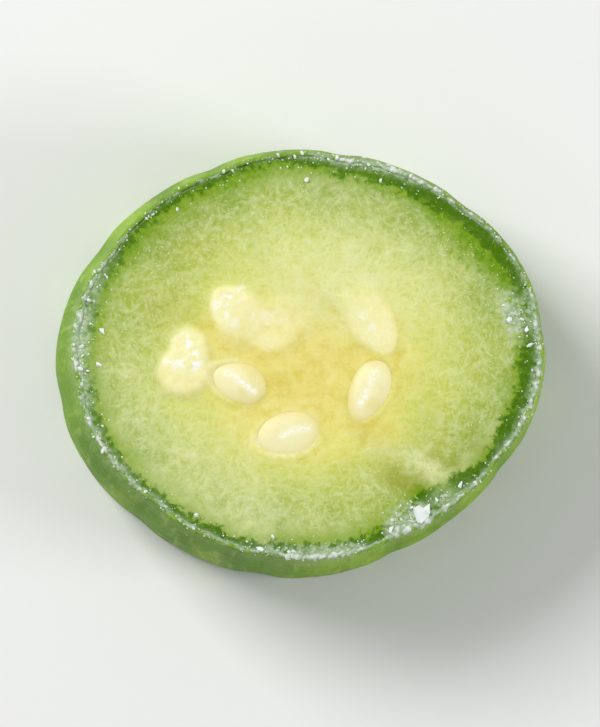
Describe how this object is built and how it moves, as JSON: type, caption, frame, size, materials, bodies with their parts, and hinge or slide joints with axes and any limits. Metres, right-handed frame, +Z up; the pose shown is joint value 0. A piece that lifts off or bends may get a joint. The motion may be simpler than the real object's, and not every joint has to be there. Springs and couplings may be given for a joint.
{
  "type": "sponge gourd slice",
  "caption": "Thick round cut across a young sponge gourd, with green skin, pale flesh, a yellow heart and bedded seeds, resting on its lower cut face.",
  "frame": {"origin": "middle of the bounding box of the slice, on the surface that its lower cut face rests on", "axes": "+Z up, along the length of the fruit from the lower cut face to the upper one; +X along the long way of the oval"},
  "size_m": [0.0556, 0.0486, 0.0246],
  "materials": {
    "flesh": "satin",
    "skin": "gloss",
    "seed": "satin",
    "frost": "matte"
  },
  "bodies": {
    "root": {"gourd_slice": "flesh"}
  },
  "joints": []
}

Given task – Return every line exactly.

Task answer –
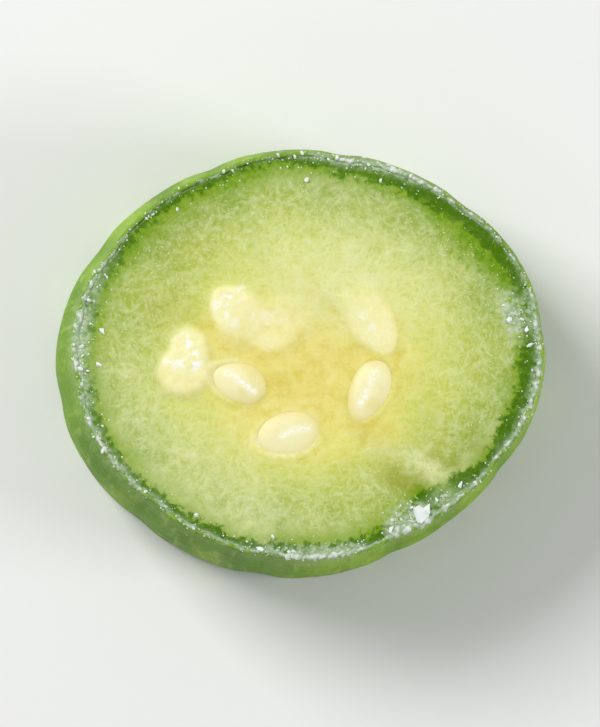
Describe how this object is built and how it moves, as JSON: type, caption, frame, size, materials, bodies with their parts, and hinge or slide joints with axes and any limits. Metres, right-handed frame, +Z up; the pose shown is joint value 0. A piece that lifts off or bends may get a joint. The motion may be simpler than the real object's, and not every joint has to be there. Springs and couplings may be given for a joint.
{
  "type": "sponge gourd slice",
  "caption": "Thick round cut across a young sponge gourd, with green skin, pale flesh, a yellow heart and bedded seeds, resting on its lower cut face.",
  "frame": {"origin": "middle of the bounding box of the slice, on the surface that its lower cut face rests on", "axes": "+Z up, along the length of the fruit from the lower cut face to the upper one; +X along the long way of the oval"},
  "size_m": [0.0556, 0.0486, 0.0246],
  "materials": {
    "flesh": "satin",
    "skin": "gloss",
    "seed": "satin",
    "frost": "matte"
  },
  "bodies": {
    "root": {"gourd_slice": "flesh"}
  },
  "joints": []
}